Keywords: Pandas | DataFrame conversion | string uppercase
Abstract: This paper provides an in-depth exploration of methods to convert all string elements in a Pandas DataFrame to uppercase. Through analysis of a military data example containing mixed data types (strings and numbers), it explains why direct use of df.str.upper() fails and presents an effective solution using apply() function with lambda expressions. The article demonstrates how astype(str) ensures data type consistency and discusses methods to restore numeric columns afterward, while comparing alternative approaches like applymap(). Finally, it summarizes best practices and considerations for type conversion in mixed-type DataFrames.
Problem Context and Data Characteristics Analysis
In data processing, it is often necessary to standardize text formats, such as converting all strings to uppercase. Consider the following military data example, which contains information on regiment, company, deaths, battles, and size:
import pandas as pd
raw_data = {
'regiment': ['Nighthawks', 'Nighthawks', 'Nighthawks', 'Nighthawks'],
'company': ['1st', '1st', '2nd', '2nd'],
'deaths': ['kkk', 52, '25', 616],
'battles': [5, '42', 2, 2],
'size': ['l', 'll', 'l', 'm']
}
df = pd.DataFrame(raw_data, columns=['regiment', 'company', 'deaths', 'battles', 'size'])
A key feature of this DataFrame is the presence of mixed data types: columns like deaths and battles contain both strings (e.g., 'kkk', '42') and integers (e.g., 52, 5). Initial attempts using df.str.upper() fail because the str accessor only works on pure string columns, and mixed-type columns raise an AttributeError.
Core Solution: Synergistic Application of apply() and Type Conversion
An effective approach is to use the apply() function with a lambda expression, performing type conversion followed by uppercase transformation on each column:
df_upper = df.apply(lambda x: x.astype(str).str.upper())
This code works as follows:
- The
apply()function applies the lambda expression to each column (Series object) of the DataFrame. - Within the lambda,
x.astype(str)first converts the column to string type, ensuring all elements (including numbers) become string objects. - Then,
.str.upper()calls theupper()method of the string accessor to convert each string element to uppercase.
After execution, the DataFrame becomes:
regiment company deaths battles size
0 NIGHTHAWKS 1ST KKK 5 L
1 NIGHTHAWKS 1ST 52 42 LL
2 NIGHTHAWKS 2ND 25 2 L
3 NIGHTHAWKS 2ND 616 2 M
All strings are successfully converted to uppercase, but note that numbers like 52 and 616 are also converted to strings '52' and '616', which may affect subsequent numerical computations.

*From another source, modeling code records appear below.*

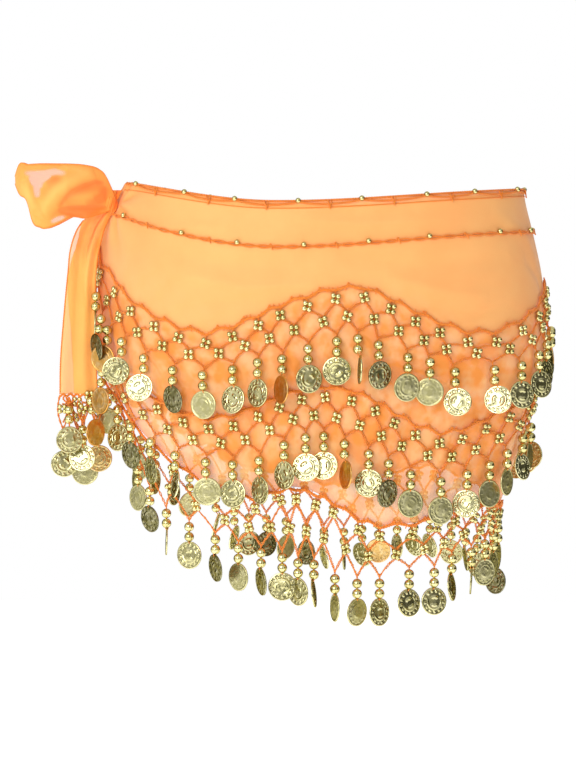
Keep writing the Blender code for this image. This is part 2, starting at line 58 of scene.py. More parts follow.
# %% Camera
CAMERA_DISTANCE = 1.72
CAMERA_HEIGHT = 0.006
FOCAL_PIXELS = 2054
FRAME_SIZE = (576, 768)
CENTRE_PIXEL = (327, 190)  # where the middle of the waist falls in the frame


def add_camera():
    """A camera in front of the scarf, aimed so that the waist's middle falls on CENTRE_PIXEL."""
    data = bpy.data.cameras.new("camera")
    camera = bpy.data.objects.new("camera", data)
    bpy.context.scene.collection.objects.link(camera)
    data.sensor_fit = "VERTICAL"
    data.sensor_height = 36  # millimetres
    data.lens = FOCAL_PIXELS / FRAME_SIZE[1] * data.sensor_height
    camera.location = (0, -CAMERA_DISTANCE, CAMERA_HEIGHT)
    right = (FRAME_SIZE[0] / 2 - CENTRE_PIXEL[0]) / FOCAL_PIXELS * CAMERA_DISTANCE
    down = (FRAME_SIZE[1] / 2 - CENTRE_PIXEL[1]) / FOCAL_PIXELS * CAMERA_DISTANCE
    aim = Vector((right, CAMERA_DISTANCE, -down))
    camera.rotation_euler = aim.to_track_quat("-Z", "Y").to_euler()
    bpy.context.scene.camera = camera
    return camera


add_camera()
print("camera ready")

# %% [markdown]
# ## The form of the hips
# The cloth takes the form of the body that wears it. Seen from above that form is a rounded oblong, a
# superellipse, whose half width and half depth change with height. A handful of sections says it all, and a
# little smoothing between them keeps the sections from showing as rings.

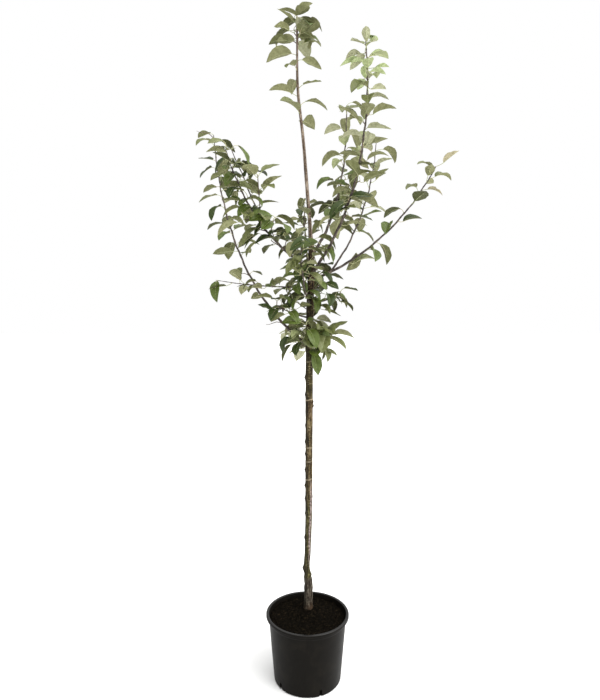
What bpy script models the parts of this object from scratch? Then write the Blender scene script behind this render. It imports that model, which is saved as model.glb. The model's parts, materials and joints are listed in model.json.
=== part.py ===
"""A young apple tree on a clear stem, in a round black nursery pot.

Metres, +Z up. The origin is the centre of the pot's flat underside, +X is to the right
and +Y is away from the side that the tree is seen from. Every limb is a taper along an
arc, and every mass of leaves is an uneven sleeve round a stretch of one limb.
"""

import math
import random
from collections import namedtuple

import bmesh
import bpy
from mathutils import Vector

# Gaps between neighbours
GAP = 0.0003
MASS_GAP = 0.001

# Pot: a blow-moulded container with a turned-over rim and five drainage slots
POT_HEIGHT = 0.225
RIM_RADIUS = 0.140
RIM_DEPTH = 0.009
RIM_ROLL = 0.0025
NECK_RADIUS = 0.1300
NECK_BAND = 0.012
BASE_RADIUS = 0.1135
FOOT_BEVEL = 0.006
FOOT_ROUND = 0.3
WALL = 0.0025
FLOOR = 0.003
POT_SEGMENTS = 40
SLOTS = 5
FIRST_SLOT_BEARING = -68.5
SLOT_WIDTH = 0.008
SLOT_HEIGHT = 0.018
SLOT_DEPTH = 0.016

# Soil: level, this far below the rim
SOIL_RECESS = 0.016
SOIL_TOP = POT_HEIGHT - SOIL_RECESS

# Sides of the limbs' and masses' rings, and the step between a limb's rings
TRUNK_SIDES = 10
LIMB_SIDES = 6
LIMB_RING_STEP = 0.075
PATH_STEPS = 60
LEAST_RINGS = 4
MASS_SIDES = 9
MASS_RING_STEP = 0.042

# Trunk: foot, graft, kink, clear stem, fork and leader, as (x, y, height, radius)
Station = namedtuple("Station", "x y height radius")
TRUNK = (
    Station(0.0035, 0.048, SOIL_TOP + GAP, 0.0165),
    Station(0.0035, 0.047, SOIL_TOP + 0.025, 0.0135),
    Station(0.0037, 0.046, 0.300, 0.0138),
    Station(0.0010, 0.045, 0.335, 0.0115),
    Station(-0.0024, 0.045, 0.362, 0.0098),
    Station(0.0005, 0.044, 0.410, 0.0100),
    Station(0.0045, 0.042, 0.540, 0.0114),
    Station(0.0055, 0.036, 0.860, 0.0118),
    Station(0.0062, 0.027, 1.200, 0.0116),
    Station(0.0118, 0.021, 1.415, 0.0102),
    Station(0.0085, 0.018, 1.498, 0.0064),
    Station(-0.0027, 0.014, 1.642, 0.0054),
    Station(-0.0151, 0.010, 1.796, 0.0048),
    Station(-0.0324, 0.006, 1.951, 0.0040),
    Station(-0.0345, 0.001, 2.100, 0.0030),
    Station(-0.0358, 0.000, 2.170, 0.0020),
)
TRUNK_STEPS_PER_STATION = 3

# Limbs: each starts on its parent's centre line, at a height on the trunk or at a share
# of a parent limb's length. bearing is the way it points in plan, 0 to the right and 90
# away, and swing is how far that turns. rise is its slope, which eases from first to last.
# ends is the share of the length at which the solid ends, inside its last mass.
Limb = namedtuple(
    "Limb",
    "name parent start bearing swing first_rise last_rise ease length thick thin ends",
)
LIMBS = (
    Limb("bough_low_left", "trunk", 1.129, 158, -25, 26, 83, 0.6, 0.882, 0.0048, 0.0018, 0.74),
    Limb("bough_left", "trunk", 1.383, 215, 20, 21, 64, 1.0, 0.476, 0.0045, 0.0017, 0.62),
    Limb("bough_left_fork", "bough_left", 0.48, 180, 0, 69, 66, 1.0, 0.250, 0.0024, 0.0014, 0.26),
    Limb("bough_level_left", "trunk", 1.323, 176, -8, -1, 10, 1.0, 0.326, 0.0024, 0.0010, 0.96),
    Limb("bough_right_inner", "trunk", 1.425, 58, 6, 37, 93, 1.0, 0.648, 0.0055, 0.0016, 0.63),
    Limb("bough_right_tall", "trunk", 1.366, -42, -20, 42, 100, 1.0, 0.728, 0.0050, 0.0016, 0.87),
    Limb("bough_low_right", "trunk", 1.344, -10, -10, 20, 62, 1.0, 0.536, 0.0046, 0.0016, 0.84),
    Limb("bough_right_outer", "bough_low_right", 0.13, 25, 20, 50, 84, 1.0, 0.500, 0.0033, 0.0015, 0.62),
    Limb("bough_back", "trunk", 1.360, 99, -8, 32, 72, 1.0, 0.360, 0.0042, 0.0015, 0.42),
    Limb("bough_front", "trunk", 1.262, -104, 10, 24, 62, 1.0, 0.270, 0.0034, 0.0015, 0.46),
    Limb("bough_short_left", "trunk", 1.222, 196, 0, 8, 32, 1.0, 0.120, 0.0026, 0.0014, 0.50),
    Limb("bough_short_right", "trunk", 1.270, -24, 0, 4, 26, 1.0, 0.110, 0.0026, 0.0014, 0.50),
)
LIMB_NAMED = {limb.name: limb for limb in LIMBS}

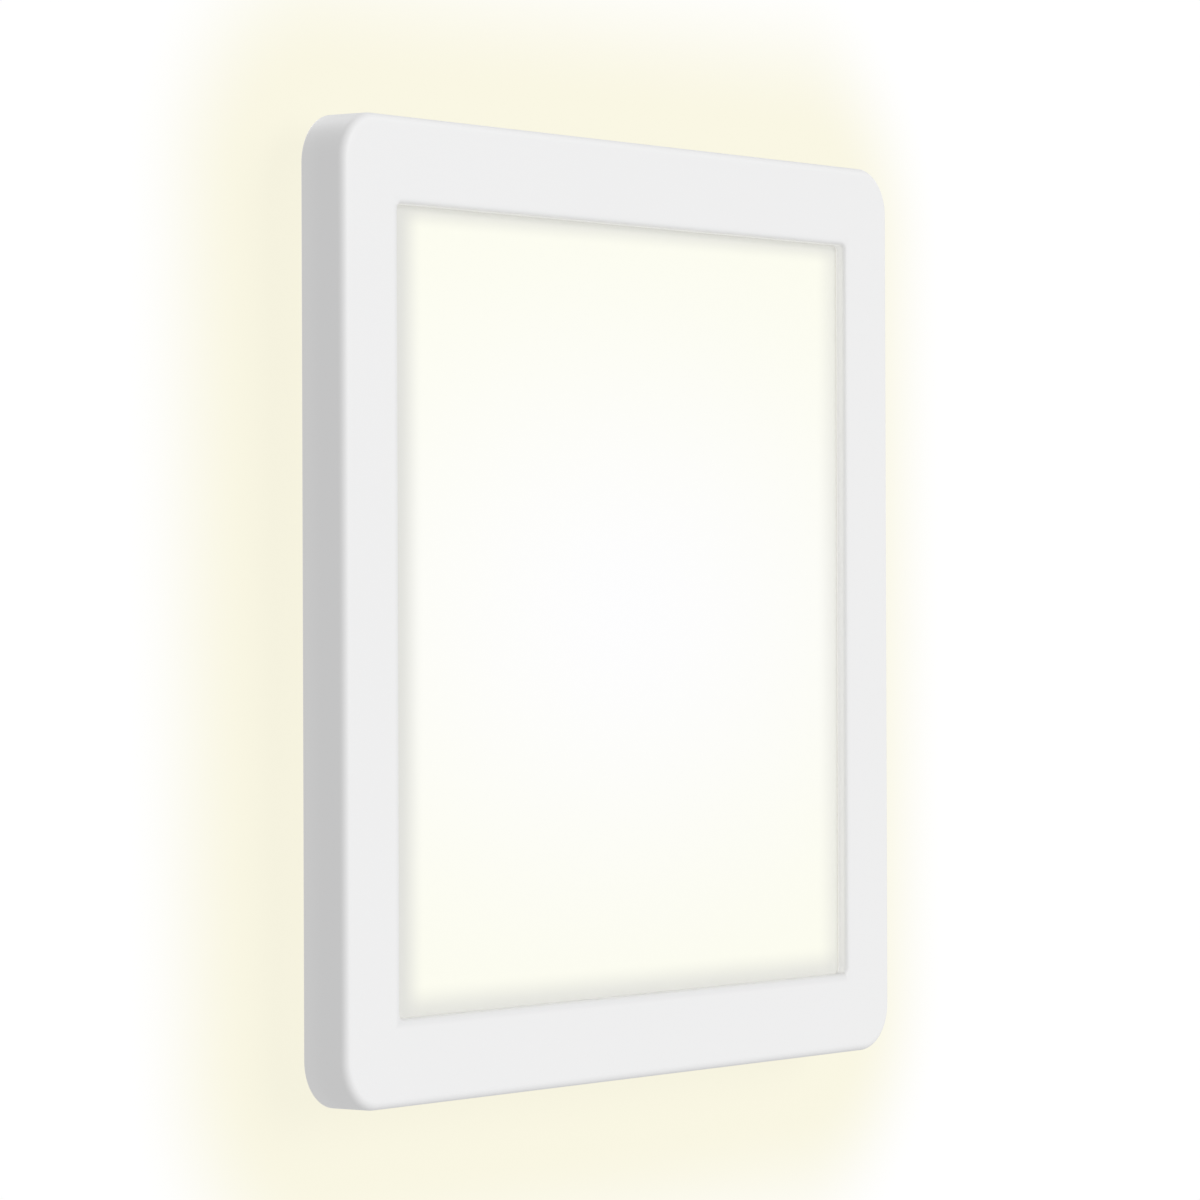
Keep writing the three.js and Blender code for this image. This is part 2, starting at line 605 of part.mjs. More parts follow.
const JUMPER_CORNERS = [['top_right', 0], ['top_left', 90], ['bottom_left', 180]];
const haloJumper = () => lead([
  [92, 114, HALO_PAD_Z],
  [101, 115.5, HALO_PAD_Z - 0.8],
  [112, 112, HALO_PAD_Z - 0.8],
  [115.5, 101, HALO_PAD_Z - 0.8],
  [114, 92, HALO_PAD_Z],
], LEAD_R, 4);
const mainJumper = () => lead([
  [EDGE_PAD, 111, UNDER_GUIDE],
  [119.5, 116, UNDER_GUIDE],
  [116, 119.5, UNDER_GUIDE],
  [111, EDGE_PAD, UNDER_GUIDE],
], LEAD_R, 2.5);
for (const [corner, turn] of JUMPER_CORNERS) {
  add('halo_jumper_' + corner, whitePvc, haloJumper(), [0, 0, 0], turn);
  add('main_jumper_' + corner, whitePvc, mainJumper(), [0, 0, 0], turn);
}

const panelLight = new THREE.Group();
panelLight.name = 'led_panel_light';
panelLight.add(panelFrame);

export default panelLight;
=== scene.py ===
"""A square LED panel light with a halo backlight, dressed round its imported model.

Every piece is in metres in the model's own frame: x to the right, +Z up, the wall at y = 0 and the
lit face towards -Y. Shapes are worked out in the panel's own measures, which are millimetres across
the panel, up it, and out from the wall, and in_room turns them into the model's frame.
"""

import json
import math

import bmesh
import bpy
import numpy as np
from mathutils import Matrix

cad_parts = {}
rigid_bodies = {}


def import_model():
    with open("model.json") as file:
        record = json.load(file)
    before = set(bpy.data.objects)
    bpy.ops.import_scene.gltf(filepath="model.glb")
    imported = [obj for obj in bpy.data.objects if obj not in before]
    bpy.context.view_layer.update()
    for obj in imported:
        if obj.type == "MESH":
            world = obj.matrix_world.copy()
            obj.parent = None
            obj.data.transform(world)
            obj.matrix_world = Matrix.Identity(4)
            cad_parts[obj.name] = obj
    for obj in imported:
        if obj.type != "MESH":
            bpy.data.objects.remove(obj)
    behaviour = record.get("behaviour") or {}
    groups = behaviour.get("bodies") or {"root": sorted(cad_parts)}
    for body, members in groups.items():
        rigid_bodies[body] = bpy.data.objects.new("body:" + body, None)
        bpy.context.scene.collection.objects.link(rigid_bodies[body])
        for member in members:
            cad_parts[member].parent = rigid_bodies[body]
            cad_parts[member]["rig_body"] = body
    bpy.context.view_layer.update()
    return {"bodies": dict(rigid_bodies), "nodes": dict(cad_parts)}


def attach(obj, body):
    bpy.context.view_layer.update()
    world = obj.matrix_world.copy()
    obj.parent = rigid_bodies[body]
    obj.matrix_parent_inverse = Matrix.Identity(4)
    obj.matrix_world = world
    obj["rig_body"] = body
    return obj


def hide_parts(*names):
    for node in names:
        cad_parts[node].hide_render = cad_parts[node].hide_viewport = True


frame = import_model()

# ------------------------------------------------------------------ measures, in millimetres

MM = 0.001
SIDE = 293.0
DEPTH = 28.0
RIM_BACK = 12.0
CORNER_R = 15.0
EDGE_R = 2.5
WINDOW = 241.0
WINDOW_R = 2.0
WINDOW_EDGE_R = 1.4
LIP_BACK = 24.33
LIP_WALL = 2.0
FRAME_WALL = 2.2
FRONT_INNER = 25.6
RIB_FRONT = FRONT_INNER + 0.3
SMALL_R = 0.4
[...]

Data Type Restoration and Post-Processing
Since astype(str) converts all columns to object type (i.e., strings), if the original numeric types need to be restored, pd.to_numeric() can be used:
df_upper['battles'] = pd.to_numeric(df_upper['battles'])
print(df_upper.dtypes)
The output shows that the battles column is restored to int64 type, while other columns remain object. This method maintains uppercase strings while allowing numeric columns to participate in mathematical operations.
Alternative Approach: Applicability and Limitations of applymap()
Another method is to use applymap(), which operates on each element of the DataFrame:
df_upper_alt = df.applymap(lambda s: s.upper() if isinstance(s, str) else s)
This approach checks element type with isinstance(s, str), applying upper() only to strings and leaving numbers unchanged. However, it may be less efficient than apply() because applymap() is element-wise and can have lower performance on large DataFrames. Additionally, if columns contain non-string, non-numeric types (e.g., booleans), more complex type checking may be required.
Practical Recommendations and Considerations
When handling similar data transformation tasks, it is advisable to:
- Prefer
apply()for column-wise operations to enhance performance. - Use
df.dtypesto inspect data types before conversion, identifying mixed-type columns. - If preserving numeric types is crucial, consider separating string and numeric columns for individual processing.
- Be cautious with
astype(str)as it may introduce additional memory overhead for large datasets.
Through these methods, one can efficiently convert all strings in a Pandas DataFrame to uppercase while flexibly addressing data type issues.